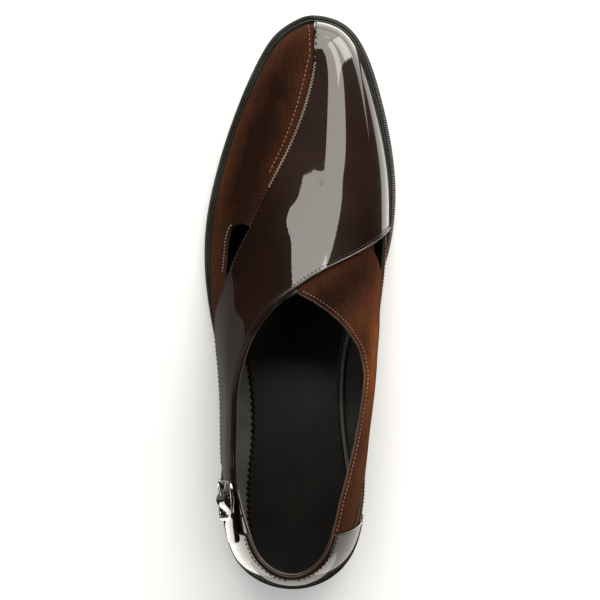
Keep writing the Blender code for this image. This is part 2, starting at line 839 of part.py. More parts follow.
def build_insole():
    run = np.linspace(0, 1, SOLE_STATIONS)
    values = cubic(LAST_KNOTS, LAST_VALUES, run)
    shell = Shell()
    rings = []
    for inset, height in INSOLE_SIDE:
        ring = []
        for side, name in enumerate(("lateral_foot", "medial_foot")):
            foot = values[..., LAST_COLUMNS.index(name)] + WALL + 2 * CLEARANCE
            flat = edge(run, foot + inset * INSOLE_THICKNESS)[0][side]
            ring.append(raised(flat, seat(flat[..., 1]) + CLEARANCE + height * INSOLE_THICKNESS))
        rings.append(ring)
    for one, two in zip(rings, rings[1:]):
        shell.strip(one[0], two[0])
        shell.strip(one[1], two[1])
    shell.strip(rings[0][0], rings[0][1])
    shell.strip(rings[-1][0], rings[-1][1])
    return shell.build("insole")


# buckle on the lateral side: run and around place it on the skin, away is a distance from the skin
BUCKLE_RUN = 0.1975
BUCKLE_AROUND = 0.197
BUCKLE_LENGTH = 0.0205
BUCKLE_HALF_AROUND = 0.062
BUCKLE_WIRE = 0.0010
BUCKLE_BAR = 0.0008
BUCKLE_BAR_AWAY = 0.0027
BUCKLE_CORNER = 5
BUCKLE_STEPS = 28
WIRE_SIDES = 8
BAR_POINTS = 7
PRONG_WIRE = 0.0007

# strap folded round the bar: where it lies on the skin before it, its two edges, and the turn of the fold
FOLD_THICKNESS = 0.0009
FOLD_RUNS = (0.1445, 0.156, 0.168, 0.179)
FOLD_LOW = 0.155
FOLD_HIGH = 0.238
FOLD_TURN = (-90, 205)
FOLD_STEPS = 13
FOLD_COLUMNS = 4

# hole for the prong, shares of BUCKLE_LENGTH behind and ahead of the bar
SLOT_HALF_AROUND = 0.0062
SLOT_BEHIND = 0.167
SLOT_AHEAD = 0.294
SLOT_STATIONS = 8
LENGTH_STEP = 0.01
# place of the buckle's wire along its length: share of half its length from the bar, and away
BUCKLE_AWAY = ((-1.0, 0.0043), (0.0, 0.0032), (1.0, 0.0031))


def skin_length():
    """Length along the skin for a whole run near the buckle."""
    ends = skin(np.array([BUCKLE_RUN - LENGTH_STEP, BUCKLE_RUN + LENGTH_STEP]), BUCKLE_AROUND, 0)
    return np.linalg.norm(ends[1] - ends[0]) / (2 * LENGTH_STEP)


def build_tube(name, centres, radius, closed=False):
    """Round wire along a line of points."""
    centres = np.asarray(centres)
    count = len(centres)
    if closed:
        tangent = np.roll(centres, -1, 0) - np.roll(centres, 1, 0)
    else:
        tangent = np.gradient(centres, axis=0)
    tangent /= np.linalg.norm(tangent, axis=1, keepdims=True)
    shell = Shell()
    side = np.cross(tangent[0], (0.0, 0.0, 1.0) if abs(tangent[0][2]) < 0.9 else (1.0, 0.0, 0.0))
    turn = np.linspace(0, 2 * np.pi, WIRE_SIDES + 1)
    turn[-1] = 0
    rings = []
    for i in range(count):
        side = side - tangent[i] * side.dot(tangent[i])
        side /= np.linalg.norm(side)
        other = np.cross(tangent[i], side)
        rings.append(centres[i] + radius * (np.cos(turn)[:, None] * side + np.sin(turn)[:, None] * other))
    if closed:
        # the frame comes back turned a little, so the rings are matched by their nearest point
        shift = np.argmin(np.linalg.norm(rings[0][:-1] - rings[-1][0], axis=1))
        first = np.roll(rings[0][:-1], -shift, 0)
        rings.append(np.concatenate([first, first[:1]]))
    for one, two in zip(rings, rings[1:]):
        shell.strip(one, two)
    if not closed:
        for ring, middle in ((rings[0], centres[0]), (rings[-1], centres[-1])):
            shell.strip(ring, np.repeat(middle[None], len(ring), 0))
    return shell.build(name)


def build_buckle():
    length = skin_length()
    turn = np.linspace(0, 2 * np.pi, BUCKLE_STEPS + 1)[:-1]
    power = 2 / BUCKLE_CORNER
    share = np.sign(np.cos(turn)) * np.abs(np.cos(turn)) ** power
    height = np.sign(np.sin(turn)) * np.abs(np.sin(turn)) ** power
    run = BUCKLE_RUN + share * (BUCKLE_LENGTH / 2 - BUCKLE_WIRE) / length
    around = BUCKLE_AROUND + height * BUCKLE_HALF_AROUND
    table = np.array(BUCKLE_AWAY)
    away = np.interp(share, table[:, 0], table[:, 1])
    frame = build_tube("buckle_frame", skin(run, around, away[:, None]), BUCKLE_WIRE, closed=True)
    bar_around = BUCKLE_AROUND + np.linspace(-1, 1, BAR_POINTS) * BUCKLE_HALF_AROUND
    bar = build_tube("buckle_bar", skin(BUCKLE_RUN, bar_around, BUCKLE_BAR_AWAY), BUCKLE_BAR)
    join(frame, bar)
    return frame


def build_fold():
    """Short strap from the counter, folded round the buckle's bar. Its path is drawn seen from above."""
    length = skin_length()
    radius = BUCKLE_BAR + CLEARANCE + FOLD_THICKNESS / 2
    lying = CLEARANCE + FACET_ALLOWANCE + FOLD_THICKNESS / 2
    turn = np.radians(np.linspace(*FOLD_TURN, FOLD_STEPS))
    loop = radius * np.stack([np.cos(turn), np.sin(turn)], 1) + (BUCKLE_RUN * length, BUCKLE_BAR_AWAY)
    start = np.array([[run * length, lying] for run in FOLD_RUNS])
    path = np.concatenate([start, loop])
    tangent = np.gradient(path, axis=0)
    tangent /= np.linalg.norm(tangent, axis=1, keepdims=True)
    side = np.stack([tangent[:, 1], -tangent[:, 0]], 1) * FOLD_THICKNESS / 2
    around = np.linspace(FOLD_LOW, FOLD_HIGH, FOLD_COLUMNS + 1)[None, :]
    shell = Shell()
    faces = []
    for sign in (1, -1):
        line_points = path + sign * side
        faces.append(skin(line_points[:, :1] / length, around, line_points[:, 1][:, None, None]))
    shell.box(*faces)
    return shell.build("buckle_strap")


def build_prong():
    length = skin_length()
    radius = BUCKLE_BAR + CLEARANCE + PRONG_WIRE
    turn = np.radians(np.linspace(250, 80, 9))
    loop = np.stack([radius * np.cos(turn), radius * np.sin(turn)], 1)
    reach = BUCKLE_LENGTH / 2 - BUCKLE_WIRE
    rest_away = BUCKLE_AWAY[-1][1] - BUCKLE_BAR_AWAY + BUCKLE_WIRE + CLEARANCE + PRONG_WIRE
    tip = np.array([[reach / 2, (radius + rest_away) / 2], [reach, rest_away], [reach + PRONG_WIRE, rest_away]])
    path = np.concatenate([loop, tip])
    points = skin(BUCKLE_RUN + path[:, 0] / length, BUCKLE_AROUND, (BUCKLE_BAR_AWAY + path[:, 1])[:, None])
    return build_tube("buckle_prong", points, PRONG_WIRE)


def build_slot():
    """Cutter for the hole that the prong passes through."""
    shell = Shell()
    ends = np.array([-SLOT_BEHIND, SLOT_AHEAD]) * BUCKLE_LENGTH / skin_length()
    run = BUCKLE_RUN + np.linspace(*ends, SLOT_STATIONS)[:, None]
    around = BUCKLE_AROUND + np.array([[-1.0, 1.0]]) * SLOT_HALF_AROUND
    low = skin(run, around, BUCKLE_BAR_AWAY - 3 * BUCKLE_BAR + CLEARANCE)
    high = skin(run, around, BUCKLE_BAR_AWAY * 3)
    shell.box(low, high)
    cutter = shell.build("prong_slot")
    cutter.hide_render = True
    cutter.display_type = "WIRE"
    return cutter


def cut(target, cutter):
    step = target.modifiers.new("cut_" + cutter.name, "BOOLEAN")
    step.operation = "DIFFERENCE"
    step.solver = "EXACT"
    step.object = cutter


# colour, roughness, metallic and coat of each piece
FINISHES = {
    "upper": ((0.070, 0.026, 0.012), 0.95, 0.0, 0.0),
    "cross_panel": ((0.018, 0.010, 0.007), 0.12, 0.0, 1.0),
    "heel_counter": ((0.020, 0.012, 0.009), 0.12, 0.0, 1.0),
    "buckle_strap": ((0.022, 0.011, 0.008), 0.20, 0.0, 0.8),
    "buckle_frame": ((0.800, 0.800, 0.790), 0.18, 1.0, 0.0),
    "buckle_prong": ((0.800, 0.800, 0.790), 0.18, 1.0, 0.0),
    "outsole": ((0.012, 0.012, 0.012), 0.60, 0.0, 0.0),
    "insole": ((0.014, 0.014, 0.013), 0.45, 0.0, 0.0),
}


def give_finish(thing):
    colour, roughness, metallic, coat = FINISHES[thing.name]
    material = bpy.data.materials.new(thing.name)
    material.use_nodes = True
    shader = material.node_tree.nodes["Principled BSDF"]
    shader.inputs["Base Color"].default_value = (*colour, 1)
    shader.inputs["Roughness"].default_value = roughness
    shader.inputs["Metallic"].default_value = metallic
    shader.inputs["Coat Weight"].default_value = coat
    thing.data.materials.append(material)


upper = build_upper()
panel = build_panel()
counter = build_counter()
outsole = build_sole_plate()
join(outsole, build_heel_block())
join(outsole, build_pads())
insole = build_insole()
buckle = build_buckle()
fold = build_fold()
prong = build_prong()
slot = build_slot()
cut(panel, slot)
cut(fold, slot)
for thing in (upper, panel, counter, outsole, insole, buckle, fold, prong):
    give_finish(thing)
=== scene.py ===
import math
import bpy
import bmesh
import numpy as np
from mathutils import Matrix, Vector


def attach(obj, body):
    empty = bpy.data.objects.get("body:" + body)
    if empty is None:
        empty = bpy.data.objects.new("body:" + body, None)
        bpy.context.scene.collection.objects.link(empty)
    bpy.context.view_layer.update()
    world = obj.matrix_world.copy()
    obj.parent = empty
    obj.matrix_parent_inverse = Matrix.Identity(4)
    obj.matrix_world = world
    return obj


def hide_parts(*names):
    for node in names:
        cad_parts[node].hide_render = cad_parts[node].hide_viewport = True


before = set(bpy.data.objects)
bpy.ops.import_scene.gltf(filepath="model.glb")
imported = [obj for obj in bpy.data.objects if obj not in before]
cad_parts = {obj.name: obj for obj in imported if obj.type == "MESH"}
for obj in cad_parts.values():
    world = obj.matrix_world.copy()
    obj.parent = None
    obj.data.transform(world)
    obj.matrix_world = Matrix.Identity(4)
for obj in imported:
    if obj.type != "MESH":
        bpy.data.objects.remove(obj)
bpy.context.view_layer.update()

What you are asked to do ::
Output only the lines running from the line with "bpy.data.objects.remove(obj)" through the final line of the data, inclusive.

Expected answer ::
        bpy.data.objects.remove(obj)
bpy.context.view_layer.update()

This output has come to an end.